I do not walk around in fear of losing her, or anybody else. Is it still something I continually pray about today? Of course! I have to be prepared to counteract any negative feeling or thought, and I do that by fighting in the spirit through prayer.
Healing from a painful past can be a life long process for some. Some people never let go. They go through life holding on to things that happened to them when they were 2 or 3 years old. And because of that, they walk around with a wall like the one I had… never letting anybody in, not even their children. I pray the process of breaking down that wall begins today.

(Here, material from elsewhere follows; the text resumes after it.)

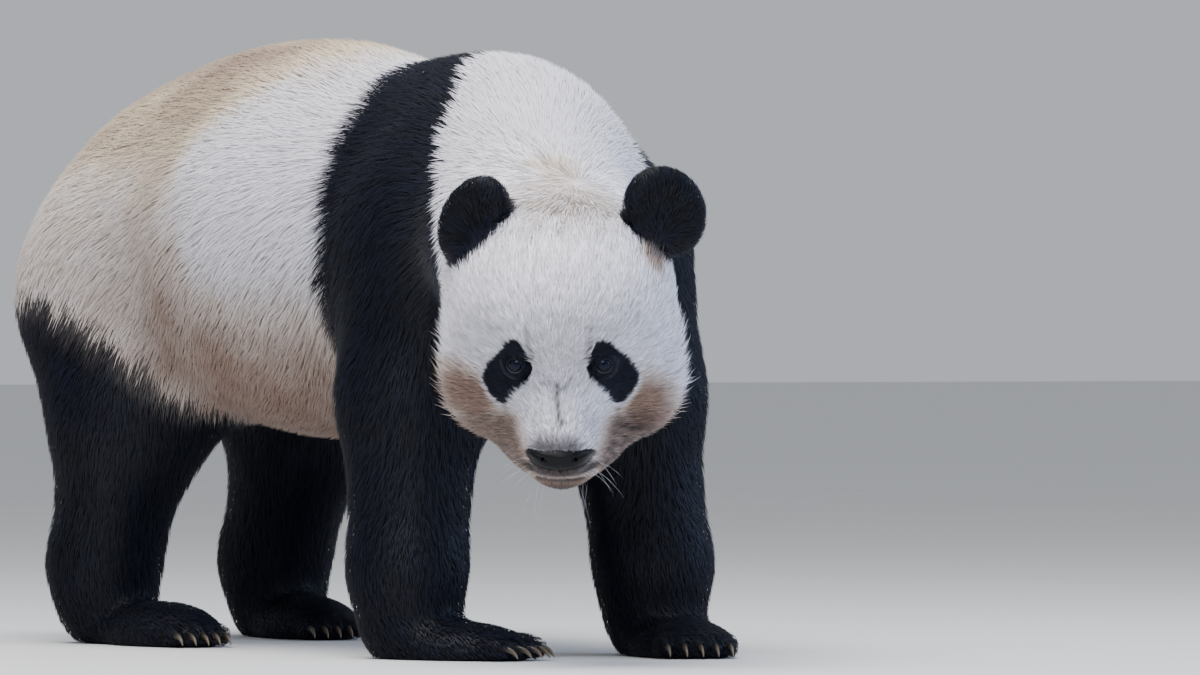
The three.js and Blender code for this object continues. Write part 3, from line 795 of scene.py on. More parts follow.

I pray that whatever pain, disappointments, hurt, or crippling fears be cast out in the name of Jesus so it is no longer the wall blocking the blessings that await us. I pray that any mother out there who can relate to anything I wrote in this post finds comfort in knowing she is not alone and it is not too late to break down that wall. We all have painful scars from and past hurts from our childhood we have held onto for too long, and I pray for our strength to be able to put them down and walk away. In Jesus name. Amen.